Since the onset of the coronavirus pandemic, health officials have noted an alarming increase in the use of drugs and alcohol, suicides, anxiety, and other mental health disorders.
If adults have been so affected by the fallout from the pandemic, it’s not hard to imagine how much more it has impacted children of all ages. Their lives have been upended, their routines disrupted, and they have often internalized their fears and confusion. Add to this the fact that their normal outlets for release—school, sports, and relationships with friends—are often not available these days.
So what should parents do?
Watch for signs
Be alert for signs of suppressed anxiety, such as loss of appetite, reluctance to go to bed or to sleep alone, or unusual aggression toward others. Such symptoms may be normal developmental phases, but if you suspect they’re reacting to coronavirus concerns, try to find out if that’s what’s really going on.
Routines are vital
If old routines have been upended, it’s important to create new ones.
“Mealtime, bedtime, and getting ready are important routines,” Nicole Beurkens, a child psychologist and author of “Life Will Get Better,” told The Washington Post. “The more that we can embed those pockets of consistency in a kid’s day and life, the more we can help them feel secure and in control.”
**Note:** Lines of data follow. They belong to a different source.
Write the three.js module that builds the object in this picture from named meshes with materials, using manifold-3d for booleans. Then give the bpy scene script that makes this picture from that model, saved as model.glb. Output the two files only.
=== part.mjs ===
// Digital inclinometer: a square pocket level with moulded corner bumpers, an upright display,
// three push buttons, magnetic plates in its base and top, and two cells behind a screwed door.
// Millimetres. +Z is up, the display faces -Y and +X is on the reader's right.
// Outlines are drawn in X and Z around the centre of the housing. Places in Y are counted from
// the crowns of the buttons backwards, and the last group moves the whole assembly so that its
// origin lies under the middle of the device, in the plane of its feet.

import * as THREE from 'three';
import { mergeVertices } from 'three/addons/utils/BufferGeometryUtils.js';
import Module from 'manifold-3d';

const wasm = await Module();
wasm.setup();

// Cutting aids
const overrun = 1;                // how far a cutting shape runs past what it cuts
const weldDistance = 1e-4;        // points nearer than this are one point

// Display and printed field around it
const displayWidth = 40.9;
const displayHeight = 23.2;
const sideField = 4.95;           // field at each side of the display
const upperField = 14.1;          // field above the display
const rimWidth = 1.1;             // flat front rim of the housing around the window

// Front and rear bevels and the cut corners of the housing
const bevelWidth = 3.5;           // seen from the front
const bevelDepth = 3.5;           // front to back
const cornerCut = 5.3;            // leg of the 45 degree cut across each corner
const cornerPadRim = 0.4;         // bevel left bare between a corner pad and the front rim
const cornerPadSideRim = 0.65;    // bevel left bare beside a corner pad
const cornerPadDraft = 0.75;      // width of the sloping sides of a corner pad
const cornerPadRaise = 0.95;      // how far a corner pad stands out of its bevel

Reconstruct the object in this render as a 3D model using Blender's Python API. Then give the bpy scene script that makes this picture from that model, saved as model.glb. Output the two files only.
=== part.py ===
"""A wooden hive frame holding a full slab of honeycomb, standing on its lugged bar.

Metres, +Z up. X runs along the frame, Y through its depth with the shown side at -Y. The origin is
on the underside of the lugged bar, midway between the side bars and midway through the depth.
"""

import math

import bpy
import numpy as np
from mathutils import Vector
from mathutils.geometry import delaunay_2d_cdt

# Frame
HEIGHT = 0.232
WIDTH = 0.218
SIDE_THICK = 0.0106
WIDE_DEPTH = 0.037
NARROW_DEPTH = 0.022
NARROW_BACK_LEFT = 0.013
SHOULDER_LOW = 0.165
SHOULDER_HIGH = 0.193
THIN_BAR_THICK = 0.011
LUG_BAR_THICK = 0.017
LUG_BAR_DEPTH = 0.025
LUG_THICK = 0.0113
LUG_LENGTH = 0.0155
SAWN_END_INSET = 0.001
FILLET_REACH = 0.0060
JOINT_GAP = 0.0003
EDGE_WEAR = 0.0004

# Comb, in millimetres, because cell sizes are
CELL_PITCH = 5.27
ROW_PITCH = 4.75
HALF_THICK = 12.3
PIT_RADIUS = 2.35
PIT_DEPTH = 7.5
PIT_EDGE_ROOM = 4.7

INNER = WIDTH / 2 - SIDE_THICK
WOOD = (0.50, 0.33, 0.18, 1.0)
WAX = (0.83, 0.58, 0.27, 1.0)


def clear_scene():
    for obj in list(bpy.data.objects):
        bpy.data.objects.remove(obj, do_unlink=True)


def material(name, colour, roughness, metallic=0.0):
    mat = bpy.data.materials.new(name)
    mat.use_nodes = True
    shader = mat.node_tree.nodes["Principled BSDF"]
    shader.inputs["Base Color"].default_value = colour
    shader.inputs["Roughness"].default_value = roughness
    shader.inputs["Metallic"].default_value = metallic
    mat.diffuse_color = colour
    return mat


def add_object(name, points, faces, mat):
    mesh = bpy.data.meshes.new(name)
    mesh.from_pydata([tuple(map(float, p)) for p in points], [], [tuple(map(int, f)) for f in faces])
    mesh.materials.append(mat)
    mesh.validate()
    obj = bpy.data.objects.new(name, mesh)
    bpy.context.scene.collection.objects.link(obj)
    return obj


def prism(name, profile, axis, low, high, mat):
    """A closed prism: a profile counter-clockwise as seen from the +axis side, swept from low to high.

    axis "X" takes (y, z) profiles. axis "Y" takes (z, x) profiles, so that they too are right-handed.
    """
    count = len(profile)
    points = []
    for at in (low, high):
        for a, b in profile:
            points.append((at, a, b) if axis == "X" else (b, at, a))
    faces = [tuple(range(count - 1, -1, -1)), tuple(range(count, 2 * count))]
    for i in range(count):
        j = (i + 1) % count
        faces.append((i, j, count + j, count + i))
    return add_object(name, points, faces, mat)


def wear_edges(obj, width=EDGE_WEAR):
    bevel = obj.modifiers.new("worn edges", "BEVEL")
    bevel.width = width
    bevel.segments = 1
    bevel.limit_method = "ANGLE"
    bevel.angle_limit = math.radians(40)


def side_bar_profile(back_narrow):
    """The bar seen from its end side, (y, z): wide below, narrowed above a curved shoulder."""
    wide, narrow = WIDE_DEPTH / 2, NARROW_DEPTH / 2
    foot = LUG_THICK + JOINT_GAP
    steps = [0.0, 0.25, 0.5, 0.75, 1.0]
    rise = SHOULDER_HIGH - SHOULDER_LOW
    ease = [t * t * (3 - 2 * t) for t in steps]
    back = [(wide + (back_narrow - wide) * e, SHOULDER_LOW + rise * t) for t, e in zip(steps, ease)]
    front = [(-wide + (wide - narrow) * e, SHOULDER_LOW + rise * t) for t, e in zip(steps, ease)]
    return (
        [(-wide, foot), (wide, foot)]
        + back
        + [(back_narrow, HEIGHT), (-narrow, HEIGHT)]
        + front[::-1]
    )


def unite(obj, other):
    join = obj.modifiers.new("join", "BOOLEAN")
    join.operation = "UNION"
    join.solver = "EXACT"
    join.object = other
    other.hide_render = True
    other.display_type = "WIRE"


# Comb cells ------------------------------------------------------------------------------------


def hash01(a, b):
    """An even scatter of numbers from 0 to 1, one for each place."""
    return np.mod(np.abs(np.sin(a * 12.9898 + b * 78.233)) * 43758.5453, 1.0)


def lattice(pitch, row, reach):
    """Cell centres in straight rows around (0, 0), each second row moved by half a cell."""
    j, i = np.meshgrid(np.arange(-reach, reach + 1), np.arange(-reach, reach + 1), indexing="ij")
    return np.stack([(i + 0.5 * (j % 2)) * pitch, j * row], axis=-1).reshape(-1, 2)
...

In addition, encourage daily outdoor exercise or games to help relieve anxiety. And consider a family walk after dinner, because exposure to nature has been shown to improve mental health.
Communication is key
The Mayo Clinic recommends parents choose a time when kids are likely to want to talk, such as at dinner. Encourage children to express their feelings, letting them know that it’s okay to be upset. It’s also important to encourage them to come to you with any questions or concerns they may have.
Also check in frequently to see how they’re coping.
Finally, care for yourself to ensure you’re handling it well, because they will take their clues from you about how to react. Eat a healthy diet, get enough exercise and sleep, and talk to a mental health professional, if necessary.